Kingston Rule holds the record for the fastest winning time in Melbourne Cup history. He completed the race in a time of 3:16.3 in 1990, finishing well clear of his rivals. Kingston Rule, a son of the famous US Triple Crown winner Secretariat, was also part of the Cummings stable. No stayer has ever been able to beat his time in the ensuing decades.

Might and Power

New Zealand-bred front-runner Might and Power is one of just 11 horses to win the Caulfield Cup and Melbourne Cup double. He is also one of two horses to win both Cups and the Cox Plate, showing what a versatile runner he was. Might and Power broke course records in the winning the Caulfield Cup, the Doomben Cup, and the Cox Plate, and won a number of races by big margins.

Makybe Diva

Makybe Diva is officially the most successful horse in Melbourne Cup history after winning the race three times in a row between 2003 and 2005. A South Australian tuna fisherman called Tony Santic owned the mare. He named her after five of his employees – Maureen, Kylie, Belinda, Diane, and Vanessa – by taking the first two letters from each of their names.
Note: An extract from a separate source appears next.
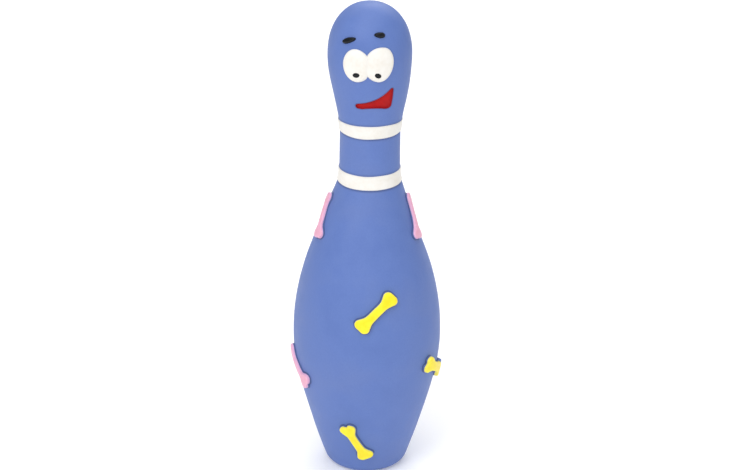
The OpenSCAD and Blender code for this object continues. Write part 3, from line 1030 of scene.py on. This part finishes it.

She will go down in history as a Melbourne Cup legend, and her final triumph is possibly the greatest moment in the race’s history.

Prince of Penzance

Prince of Penzance became the fourth 100/1 underdog to win the Melbourne Cup when he saluted in 2015. The Peal pulled it off in 1871, followed by Wotan in 1936 and Old Rowley in 1940, but it seemed as though a 100/1 roughie would never prevail in the modern era. Yet Michelle Payne became the first female jockey to win the race when she guided Prince of Penzance to an improbable victory.